In our 2007 interview, Cranbrook expert Mark Coir directly confirms FHA attribution as “Eliel Saarinen and J. Robert F. Swanson and Pipsan Saarinen Swanson.” Without benefit of a 1939 catalog indicating otherwise, we feel the formal attribution for the Johnson Furniture FHA collection should combine Coir’s comments and the 1948 catalog: “Eliel Saarinen, in collaboration with Pipsan Saarinen Swanson and J. Robert F. Swanson.”
On the secondary market, individual Items and broad collections are occasionally attributed incorrectly. This rarely happens through malevolence. Most often it happens through inattention. Unfortunately the internet spreads this information at lightning speed.

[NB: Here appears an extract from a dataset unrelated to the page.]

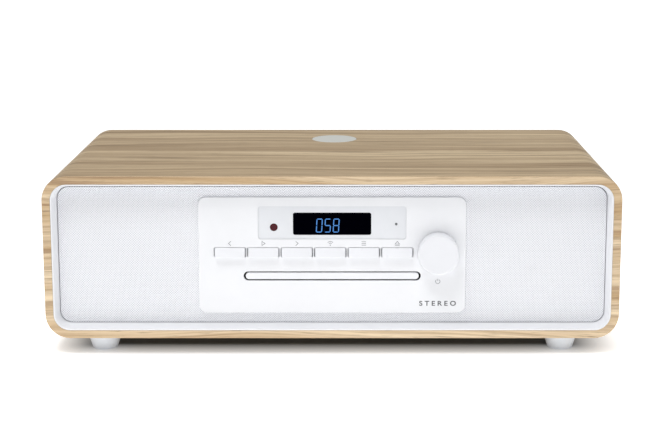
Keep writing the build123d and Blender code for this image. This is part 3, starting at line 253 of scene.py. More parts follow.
class Effects:
    """Builds each shared effect once, as a shader node group."""

    def __init__(self) -> None:
        """Lists each effect's recipe, its one dial and its outputs."""
        self._made: dict[Effect, bpy.types.NodeTree] = {}
        self._recipes: dict[Effect, Recipe] = {
            Effect.MOTTLE: (self._mottle, "Scale", ("Mask",)),
            Effect.MOULD_GRAIN: (self._mould_grain, "Scale", ("Height",)),
            Effect.TOP_DUST: (self._top_dust, "Amount", ("Mask",)),
            Effect.WOOD_FIGURE: (self._wood_figure, "Fineness", ("Tone", "Streak", "Pores", "Lines")),
            Effect.BRUSH_LINES: (self._brush_lines, "Scale", ("Height",)),
        }

    def use(self, tree: Tree, effect: Effect, place: Feed, value: float) -> Any:
        """Places an effect in a material.

        Args:
            tree: The material's tree.
            effect: Which effect.
            place: The vector that the effect reads.
            value: What its dial is set to.

        Returns:
            The group node's outputs, by name.
        """
        if effect not in self._made:
            self._made[effect] = self._build(effect)
        feeds = {"Place": place, self._recipes[effect][1]: value}
        return tree.add("ShaderNodeGroup", feeds, node_tree=self._made[effect]).outputs

    def _build(self, effect: Effect) -> bpy.types.NodeTree:
        """Makes the group of an effect.

        Args:
            effect: Which effect.

        Returns:
            Its node tree.
        """
        group = bpy.data.node_groups.new(effect.value, "ShaderNodeTree")
        recipe, dial, results = self._recipes[effect]
        sockets = [("Place", "INPUT", "Vector"), (dial, "INPUT", "Float")]
        sockets += [(result, "OUTPUT", "Float") for result in results]
        for name, way, kind in sockets:
            group.interface.new_socket(name=name, in_out=way, socket_type=f"NodeSocket{kind}")
        tree = Tree(group)
        given, out = tree.add("NodeGroupInput").outputs, tree.add("NodeGroupOutput")
        for name, result in recipe(tree, given["Place"], given[dial]).items():
            tree.feed(out.inputs[name], result)
        return group

    @staticmethod
    def _mottle(tree: Tree, place: Socket, scale: Socket) -> dict[str, Socket]:
        """Soft clouds at two sizes.

        Args:
            tree: The group's tree.
            place: The place on the object.
            scale: The scale of the larger clouds, per metre.

        Returns:
            The mask.
        """
        broad = tree.noise(place, scale, 2.0)
        fine = tree.noise(place, tree.times(scale, 6.0), 4.0, 0.65)
        mixed = tree.math("ADD", tree.times(broad, 0.6), tree.times(fine, 0.4))
        return {"Mask": tree.band(mixed, 0.35, 0.65)}

    @staticmethod
    def _mould_grain(tree: Tree, place: Socket, scale: Socket) -> dict[str, Socket]:
        """The fine pitted texture of a mould's wall.

        Args:
            tree: The group's tree.
            place: The place on the object.
            scale: How many pits there are in a metre.

        Returns:
            The height.
        """
        pits = tree.add("ShaderNodeTexVoronoi", {"Vector": place, "Scale": scale}).outputs["Distance"]
        return {"Height": tree.times(pits, tree.noise(place, tree.times(scale, 1.7), 3.0))}

    @staticmethod
    def _top_dust(tree: Tree, place: Socket, amount: Socket) -> dict[str, Socket]:
        """A thin film of dust on what faces up.

        Args:
            tree: The group's tree.
            place: The place on the object.
            amount: How thick the film is.

        Returns:
            The mask.
        """
        up = tree.band(tree.split(tree.coordinate("Normal"))[2], 0.6, 1.0)
        specks = tree.band(tree.noise(place, 900.0, 5.0, 0.7), 0.52, 0.75)
        cloud = tree.band(tree.noise(place, 30.0, 3.0), 0.35, 0.7)
        return {"Mask": tree.times(tree.times(tree.times(up, specks), cloud), amount)}

    @staticmethod
    def _wood_figure(tree: Tree, place: Socket, fineness: Socket) -> dict[str, Socket]:
        """Oak's figure, with its grain along x and its growth rings across y.

        Args:
            tree: The group's tree.
            place: The place on the flat wood.
            fineness: How close its rings are.

        Returns:
            The rings' tone, the fibres' streaks, the pores and the dark lines.
        """
        u, v, w = tree.split(place)

        def grain(along: float, side: Feed, across: float, octaves: float) -> Socket:
            """Gives a noise that is drawn out along the grain."""
            return tree.noise(tree.join(tree.times(u, along), tree.times(side, across), w), 1.0, octaves)

        drift = tree.times(tree.math("SUBTRACT", grain(2.2, v, 9.0, 2.0), 0.5), 0.06)
        side = tree.times(tree.math("ADD", v, drift), fineness)
        rings, boards = grain(1.6, side, 95.0, 3.0), grain(0.7, v, 22.0, 1.0)
        tone = tree.math("ADD", tree.times(rings, 0.6), tree.times(boards, 0.4))
        lines = tree.band(grain(2.4, side, 230.0, 2.0), 0.52, 0.64)
        patches = tree.band(grain(5.0, v, 30.0, 2.0), 0.42, 0.62)
        return {
            "Tone": tree.band(tone, 0.4, 0.6),
            "Streak": tree.band(grain(9.0, side, 520.0, 4.0), 0.45, 0.7),
            "Pores": tree.band(grain(60.0, side, 1600.0, 2.0), 0.6, 0.72),
            "Lines": tree.times(lines, patches),
        }

    @staticmethod
    def _brush_lines(tree: Tree, place: Socket, scale: Socket) -> dict[str, Socket]:
        """Fine lines along x, as brushing leaves.

        Args:
            tree: The group's tree.
            place: The place on the object.
            scale: How many lines there are in a metre.

        Returns:
            The height.
        """
        x, y, z = tree.split(place)
        return {"Height": tree.noise(tree.join(tree.times(x, 0.03), y, z), scale, 3.0, 0.7)}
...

Currently there is a group of American mid-century styled furniture that was produced by the RWay Furniture Company that regularly and broadly appears with attribution to Eliel Saarinen. RWay was a manufacturer of mid-range dining room, bedroom, and occasional furniture based in Sheboygan, WI. The Rway brand was produced from 1949 until 1992.
The RWay group in question isn’t unattractive. But especially in terms of materials and execution, the group fails to achieve the excellence of Eliel’s overall body of work. The group lacks the sophistication of both design and construction that one expects to see in any Eliel Saarinen object.
Nothing in our research leads us to believe any connection ever existed between RWay Furniture and Eliel Saarinen. Nor do conversations with several highly regarded Saarinen and Cranbrook experts offer any connection between the two.
It also seems unlikely that Eliel would have designed a mid-market product line for another manufacturer when he, his family, and his design firm were already contracted to upper end producer Johnson Furniture. We are comfortable that no Rway connection ever existed with Eliel Saarinen, or any other Cranbrook affiliated designer.